**Task prompt**.
In the records below, find the line that contains "for item in" and the line that contains "obj.data.transform(world)". Set down exactly those lines and every line between them, and nothing more.

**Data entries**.
^^^^

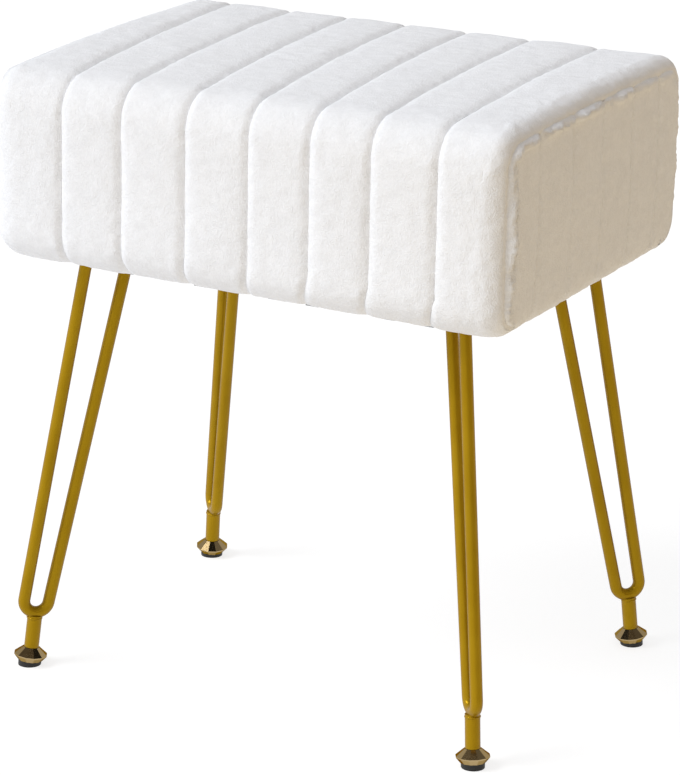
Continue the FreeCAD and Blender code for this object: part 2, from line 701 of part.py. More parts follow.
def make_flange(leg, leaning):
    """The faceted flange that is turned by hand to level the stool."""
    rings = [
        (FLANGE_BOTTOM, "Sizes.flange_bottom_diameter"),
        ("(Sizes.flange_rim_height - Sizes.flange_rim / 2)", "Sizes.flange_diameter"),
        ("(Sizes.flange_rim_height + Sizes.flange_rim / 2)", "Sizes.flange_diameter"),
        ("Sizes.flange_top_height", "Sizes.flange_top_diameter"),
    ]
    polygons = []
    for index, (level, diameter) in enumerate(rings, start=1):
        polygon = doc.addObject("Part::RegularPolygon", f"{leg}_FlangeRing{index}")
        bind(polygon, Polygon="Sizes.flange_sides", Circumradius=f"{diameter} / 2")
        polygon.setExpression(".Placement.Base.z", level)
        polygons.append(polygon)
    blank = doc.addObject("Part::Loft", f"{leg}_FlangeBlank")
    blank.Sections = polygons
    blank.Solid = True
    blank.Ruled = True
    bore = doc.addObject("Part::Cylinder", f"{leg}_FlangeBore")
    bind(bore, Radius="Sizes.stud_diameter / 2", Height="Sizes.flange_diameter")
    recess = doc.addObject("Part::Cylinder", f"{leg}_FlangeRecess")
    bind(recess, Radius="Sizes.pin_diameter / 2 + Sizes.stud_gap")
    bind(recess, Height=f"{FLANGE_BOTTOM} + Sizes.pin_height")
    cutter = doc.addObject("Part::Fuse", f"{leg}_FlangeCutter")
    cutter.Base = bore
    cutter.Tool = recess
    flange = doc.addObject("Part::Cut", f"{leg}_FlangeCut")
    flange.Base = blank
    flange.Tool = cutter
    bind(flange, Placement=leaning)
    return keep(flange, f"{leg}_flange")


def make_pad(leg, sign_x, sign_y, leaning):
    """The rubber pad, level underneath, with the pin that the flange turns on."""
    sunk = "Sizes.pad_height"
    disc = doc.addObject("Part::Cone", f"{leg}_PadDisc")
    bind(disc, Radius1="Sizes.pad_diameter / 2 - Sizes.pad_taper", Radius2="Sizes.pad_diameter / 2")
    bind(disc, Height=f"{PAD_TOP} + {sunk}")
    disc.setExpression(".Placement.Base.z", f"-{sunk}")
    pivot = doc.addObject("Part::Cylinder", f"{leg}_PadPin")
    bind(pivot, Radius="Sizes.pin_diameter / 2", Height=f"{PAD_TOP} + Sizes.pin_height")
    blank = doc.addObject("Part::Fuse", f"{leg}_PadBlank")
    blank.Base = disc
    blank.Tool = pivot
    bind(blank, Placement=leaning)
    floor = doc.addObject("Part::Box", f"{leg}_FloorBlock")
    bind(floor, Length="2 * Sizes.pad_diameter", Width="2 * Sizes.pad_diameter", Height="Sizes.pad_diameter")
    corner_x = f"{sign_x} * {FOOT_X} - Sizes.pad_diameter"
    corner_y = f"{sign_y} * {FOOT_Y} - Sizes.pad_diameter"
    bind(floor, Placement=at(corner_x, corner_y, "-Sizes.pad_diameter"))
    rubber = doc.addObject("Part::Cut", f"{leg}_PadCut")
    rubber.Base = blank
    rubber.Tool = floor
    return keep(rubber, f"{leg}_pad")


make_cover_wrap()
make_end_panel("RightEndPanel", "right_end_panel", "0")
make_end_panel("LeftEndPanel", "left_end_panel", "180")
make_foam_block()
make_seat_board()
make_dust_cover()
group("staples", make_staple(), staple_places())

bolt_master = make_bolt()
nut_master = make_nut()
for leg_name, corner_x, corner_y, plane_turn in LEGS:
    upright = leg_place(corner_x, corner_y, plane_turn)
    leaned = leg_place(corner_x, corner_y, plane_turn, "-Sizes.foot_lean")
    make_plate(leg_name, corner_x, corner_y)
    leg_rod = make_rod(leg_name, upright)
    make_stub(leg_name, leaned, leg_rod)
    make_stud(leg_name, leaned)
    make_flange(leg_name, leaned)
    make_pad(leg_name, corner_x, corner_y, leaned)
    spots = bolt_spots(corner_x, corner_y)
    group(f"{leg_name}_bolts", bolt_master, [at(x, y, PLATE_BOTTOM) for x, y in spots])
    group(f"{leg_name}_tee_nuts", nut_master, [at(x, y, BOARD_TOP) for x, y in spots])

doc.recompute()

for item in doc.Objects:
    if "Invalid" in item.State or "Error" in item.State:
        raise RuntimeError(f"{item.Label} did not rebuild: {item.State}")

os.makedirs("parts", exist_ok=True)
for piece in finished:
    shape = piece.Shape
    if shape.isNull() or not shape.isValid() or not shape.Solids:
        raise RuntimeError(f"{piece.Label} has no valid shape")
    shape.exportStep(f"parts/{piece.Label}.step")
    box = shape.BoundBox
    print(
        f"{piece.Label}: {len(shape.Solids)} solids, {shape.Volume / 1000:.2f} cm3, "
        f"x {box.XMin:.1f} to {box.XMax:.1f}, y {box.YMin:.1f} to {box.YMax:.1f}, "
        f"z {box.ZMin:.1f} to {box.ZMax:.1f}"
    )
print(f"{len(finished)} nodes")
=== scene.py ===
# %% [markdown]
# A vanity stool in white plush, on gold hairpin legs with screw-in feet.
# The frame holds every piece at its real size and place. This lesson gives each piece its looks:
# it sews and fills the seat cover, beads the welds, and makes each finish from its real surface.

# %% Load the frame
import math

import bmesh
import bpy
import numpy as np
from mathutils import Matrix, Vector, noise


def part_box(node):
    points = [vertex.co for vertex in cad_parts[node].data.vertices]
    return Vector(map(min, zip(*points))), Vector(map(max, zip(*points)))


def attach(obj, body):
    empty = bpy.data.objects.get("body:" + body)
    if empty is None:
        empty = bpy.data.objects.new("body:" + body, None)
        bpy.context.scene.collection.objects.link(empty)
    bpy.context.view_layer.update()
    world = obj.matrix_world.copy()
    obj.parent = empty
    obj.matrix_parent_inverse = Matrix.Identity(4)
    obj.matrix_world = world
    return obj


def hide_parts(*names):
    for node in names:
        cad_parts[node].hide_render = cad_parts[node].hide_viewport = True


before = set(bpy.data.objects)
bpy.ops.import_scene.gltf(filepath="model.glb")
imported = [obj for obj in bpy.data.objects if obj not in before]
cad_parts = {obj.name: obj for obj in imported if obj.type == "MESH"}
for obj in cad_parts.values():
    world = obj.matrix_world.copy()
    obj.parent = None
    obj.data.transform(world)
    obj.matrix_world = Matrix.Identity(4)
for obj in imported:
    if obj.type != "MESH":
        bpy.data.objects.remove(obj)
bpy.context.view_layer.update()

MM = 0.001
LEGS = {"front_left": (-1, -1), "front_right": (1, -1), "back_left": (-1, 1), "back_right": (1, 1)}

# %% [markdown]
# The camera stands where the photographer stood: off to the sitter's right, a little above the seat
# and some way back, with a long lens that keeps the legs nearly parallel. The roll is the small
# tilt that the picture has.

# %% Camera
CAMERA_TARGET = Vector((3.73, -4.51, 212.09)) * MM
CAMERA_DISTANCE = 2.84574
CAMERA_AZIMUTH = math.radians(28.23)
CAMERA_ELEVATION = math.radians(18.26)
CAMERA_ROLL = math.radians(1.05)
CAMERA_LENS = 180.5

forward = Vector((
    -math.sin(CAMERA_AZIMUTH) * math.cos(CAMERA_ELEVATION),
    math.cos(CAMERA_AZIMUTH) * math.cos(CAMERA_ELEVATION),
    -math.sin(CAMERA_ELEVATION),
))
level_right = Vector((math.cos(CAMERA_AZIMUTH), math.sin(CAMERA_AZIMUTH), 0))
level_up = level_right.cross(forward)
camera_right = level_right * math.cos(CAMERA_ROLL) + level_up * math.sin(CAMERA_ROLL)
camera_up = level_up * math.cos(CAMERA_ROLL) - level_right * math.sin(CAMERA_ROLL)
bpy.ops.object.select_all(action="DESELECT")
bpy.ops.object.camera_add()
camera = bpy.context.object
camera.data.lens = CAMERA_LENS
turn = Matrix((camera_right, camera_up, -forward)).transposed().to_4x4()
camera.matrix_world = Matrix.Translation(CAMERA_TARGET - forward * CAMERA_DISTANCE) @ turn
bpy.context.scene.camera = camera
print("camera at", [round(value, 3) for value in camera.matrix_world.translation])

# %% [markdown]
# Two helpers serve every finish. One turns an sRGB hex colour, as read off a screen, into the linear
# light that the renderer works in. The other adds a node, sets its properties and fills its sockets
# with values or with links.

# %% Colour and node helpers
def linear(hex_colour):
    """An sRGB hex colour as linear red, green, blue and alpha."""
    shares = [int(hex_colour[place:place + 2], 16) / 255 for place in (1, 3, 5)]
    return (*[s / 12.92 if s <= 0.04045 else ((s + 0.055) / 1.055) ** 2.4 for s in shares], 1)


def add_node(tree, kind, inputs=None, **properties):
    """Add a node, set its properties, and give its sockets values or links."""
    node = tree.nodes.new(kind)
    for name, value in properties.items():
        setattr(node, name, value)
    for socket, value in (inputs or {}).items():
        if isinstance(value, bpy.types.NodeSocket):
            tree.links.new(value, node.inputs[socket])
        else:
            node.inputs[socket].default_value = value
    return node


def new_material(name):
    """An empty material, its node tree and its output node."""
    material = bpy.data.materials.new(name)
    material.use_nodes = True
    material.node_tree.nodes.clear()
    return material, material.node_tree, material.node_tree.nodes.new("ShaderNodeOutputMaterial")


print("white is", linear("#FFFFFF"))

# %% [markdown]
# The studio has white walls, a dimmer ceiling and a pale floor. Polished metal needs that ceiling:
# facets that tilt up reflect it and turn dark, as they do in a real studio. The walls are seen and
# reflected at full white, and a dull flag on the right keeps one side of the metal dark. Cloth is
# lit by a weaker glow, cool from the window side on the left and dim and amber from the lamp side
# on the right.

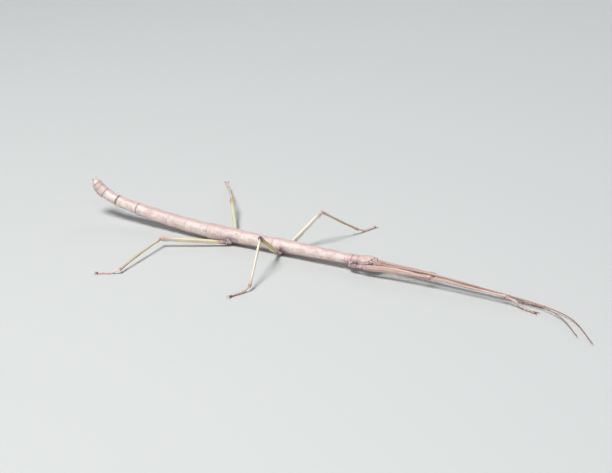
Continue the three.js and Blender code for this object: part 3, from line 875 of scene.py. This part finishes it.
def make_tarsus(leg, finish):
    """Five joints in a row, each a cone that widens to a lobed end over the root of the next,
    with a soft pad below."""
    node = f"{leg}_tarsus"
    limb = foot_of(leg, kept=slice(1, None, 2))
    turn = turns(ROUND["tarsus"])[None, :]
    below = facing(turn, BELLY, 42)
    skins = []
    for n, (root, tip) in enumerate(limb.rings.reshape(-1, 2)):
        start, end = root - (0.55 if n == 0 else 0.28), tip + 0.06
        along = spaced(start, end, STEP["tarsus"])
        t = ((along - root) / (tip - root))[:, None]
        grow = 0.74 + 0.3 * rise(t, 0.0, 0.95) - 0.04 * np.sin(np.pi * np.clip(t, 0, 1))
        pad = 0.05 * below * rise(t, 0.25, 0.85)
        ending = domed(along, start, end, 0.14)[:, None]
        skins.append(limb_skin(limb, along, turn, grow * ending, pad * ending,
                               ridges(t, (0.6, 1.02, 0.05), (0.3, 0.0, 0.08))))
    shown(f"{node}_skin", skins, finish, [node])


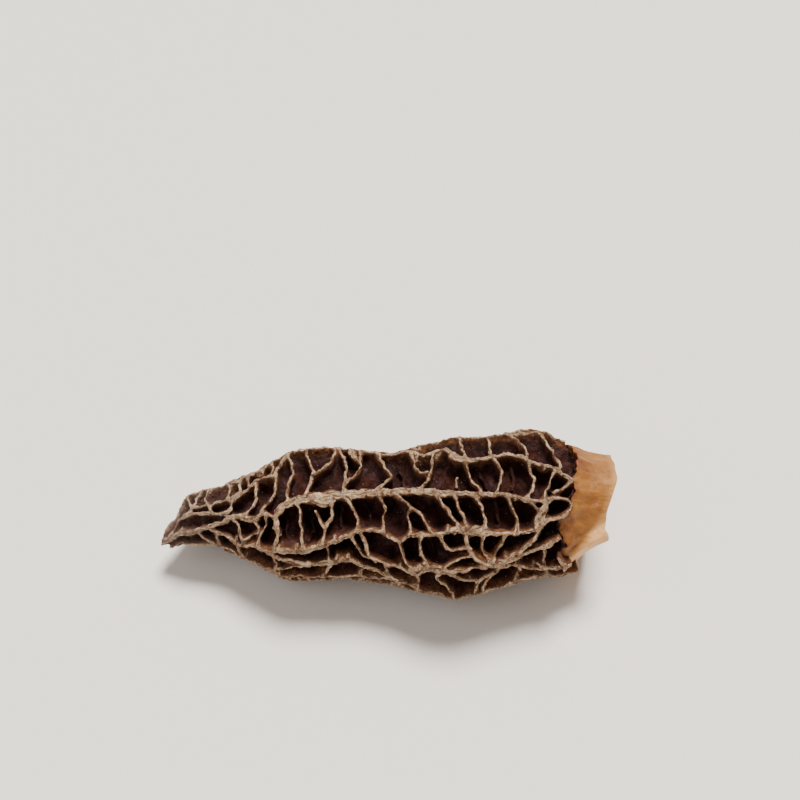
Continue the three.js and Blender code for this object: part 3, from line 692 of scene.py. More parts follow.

^^^^

**Answer for the task**.
for item in doc.Objects:
    if "Invalid" in item.State or "Error" in item.State:
        raise RuntimeError(f"{item.Label} did not rebuild: {item.State}")

os.makedirs("parts", exist_ok=True)
for piece in finished:
    shape = piece.Shape
    if shape.isNull() or not shape.isValid() or not shape.Solids:
        raise RuntimeError(f"{piece.Label} has no valid shape")
    shape.exportStep(f"parts/{piece.Label}.step")
    box = shape.BoundBox
    print(
        f"{piece.Label}: {len(shape.Solids)} solids, {shape.Volume / 1000:.2f} cm3, "
        f"x {box.XMin:.1f} to {box.XMax:.1f}, y {box.YMin:.1f} to {box.YMax:.1f}, "
        f"z {box.ZMin:.1f} to {box.ZMax:.1f}"
    )
print(f"{len(finished)} nodes")
=== scene.py ===
# %% [markdown]
# A vanity stool in white plush, on gold hairpin legs with screw-in feet.
# The frame holds every piece at its real size and place. This lesson gives each piece its looks:
# it sews and fills the seat cover, beads the welds, and makes each finish from its real surface.

# %% Load the frame
import math

import bmesh
import bpy
import numpy as np
from mathutils import Matrix, Vector, noise


def part_box(node):
    points = [vertex.co for vertex in cad_parts[node].data.vertices]
    return Vector(map(min, zip(*points))), Vector(map(max, zip(*points)))


def attach(obj, body):
    empty = bpy.data.objects.get("body:" + body)
    if empty is None:
        empty = bpy.data.objects.new("body:" + body, None)
        bpy.context.scene.collection.objects.link(empty)
    bpy.context.view_layer.update()
    world = obj.matrix_world.copy()
    obj.parent = empty
    obj.matrix_parent_inverse = Matrix.Identity(4)
    obj.matrix_world = world
    return obj


def hide_parts(*names):
    for node in names:
        cad_parts[node].hide_render = cad_parts[node].hide_viewport = True


before = set(bpy.data.objects)
bpy.ops.import_scene.gltf(filepath="model.glb")
imported = [obj for obj in bpy.data.objects if obj not in before]
cad_parts = {obj.name: obj for obj in imported if obj.type == "MESH"}
for obj in cad_parts.values():
    world = obj.matrix_world.copy()
    obj.parent = None
    obj.data.transform(world)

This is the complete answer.